Self-hosted error tracking is compelling when:

  • You're watching costs: Bootstrapped startups, indie developers, and cost-conscious teams save real money.
  • Data privacy matters: GDPR, HIPAA, SOC2, or just philosophical preference for data ownership.
  • You're Rails-focused: If your entire stack is Rails, you don't need multi-language support.
  • You want simplicity: No external service dependencies, no API keys, no network failures affecting your error visibility.
  • You value predictability: No surprise bills, no quota anxiety, no scrambling during incidents.

Conclusion

Error tracking costs add up over time.

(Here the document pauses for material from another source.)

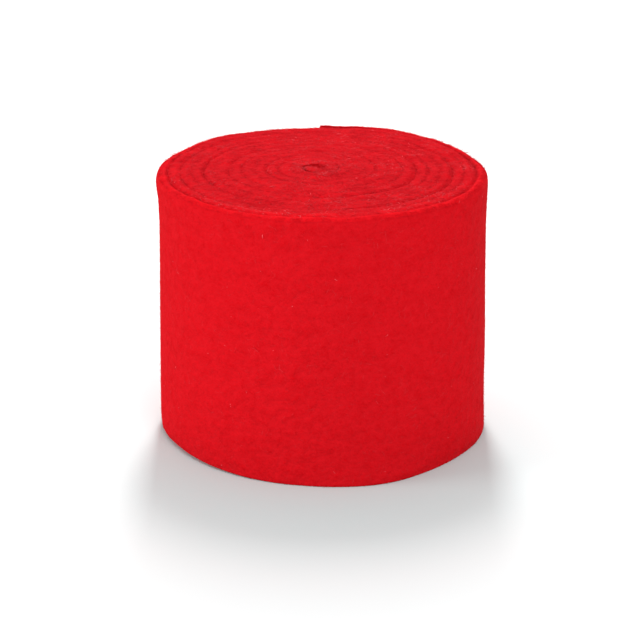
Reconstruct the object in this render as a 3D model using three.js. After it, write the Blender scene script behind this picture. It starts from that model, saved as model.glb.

For a growing startup, SaaS error tracking can easily cost $5,000-$10,000 over five years—money that could go toward hiring, infrastructure, or product development.

Self-hosted alternatives like Faultline eliminate these ongoing costs while providing the core features most Rails applications need: automatic exception capture, local variable debugging, smart grouping, and notifications.

The right choice depends on your specific situation, but for Rails teams looking to optimize costs without sacrificing debugging capability, self-hosted is worth serious consideration.

Sometimes the best tool is the one that doesn't send you a bill every month.